Where I work, we have a project, written in .NET3.5 as a webforms project. It is tiered; presentation layer, logic layer, and data later.
We have these weekly 'tech sessions' at work. I gave a presentation about MVC.
My tech lead decided to cut in, and tell me that the project above (tiered, webforms) is the same as MVC. He went on to describe the following:
Long story short - we got into an unsettled debate over whether the project described above (tiered webforms) constitutes MVC or not.
Can someone provide and answer to this debate?
Thanks
no. mvc is used mostly for strong separation of concern. the controller and view are not tied together and have no knowledge of the other besides the passing of a model (or not). a single controller can be used to render many views, where as the aspx code behind is strongly tied to a single aspx page, as they are all part of the same partial class. the model is less different, other than to say in most mvc applications the models are not the actual domain data types, but rather some composite that can be used to render the view.

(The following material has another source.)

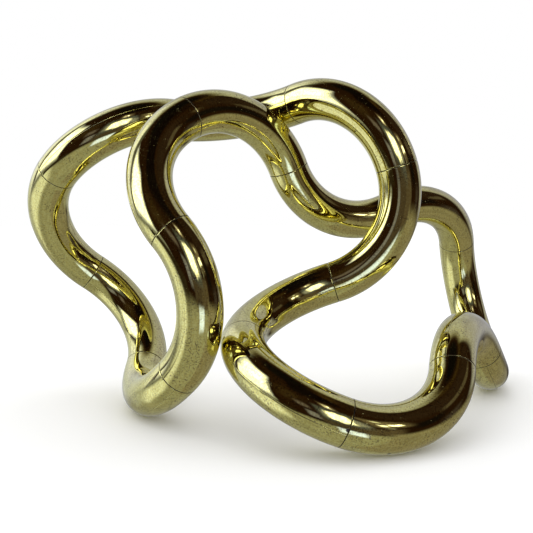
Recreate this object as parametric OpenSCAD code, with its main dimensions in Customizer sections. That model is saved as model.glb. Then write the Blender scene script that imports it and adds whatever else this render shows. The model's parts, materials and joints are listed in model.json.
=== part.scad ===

the other thing that is different with mvc is the rigid heirarchical folder structure and naming convention. this promotes best practices and, again, separation of concern.
microsoft created the asp.net mvc framework for a reason, and though you may be able to emulate some the feel of mvc in web forms using routing and such, it is not and won't ever be quite the same thing.
also, while this has been slanted toward asp.net mvc, there are obviously many other flaors out there. i'd suggest you check out FubuMVC as well.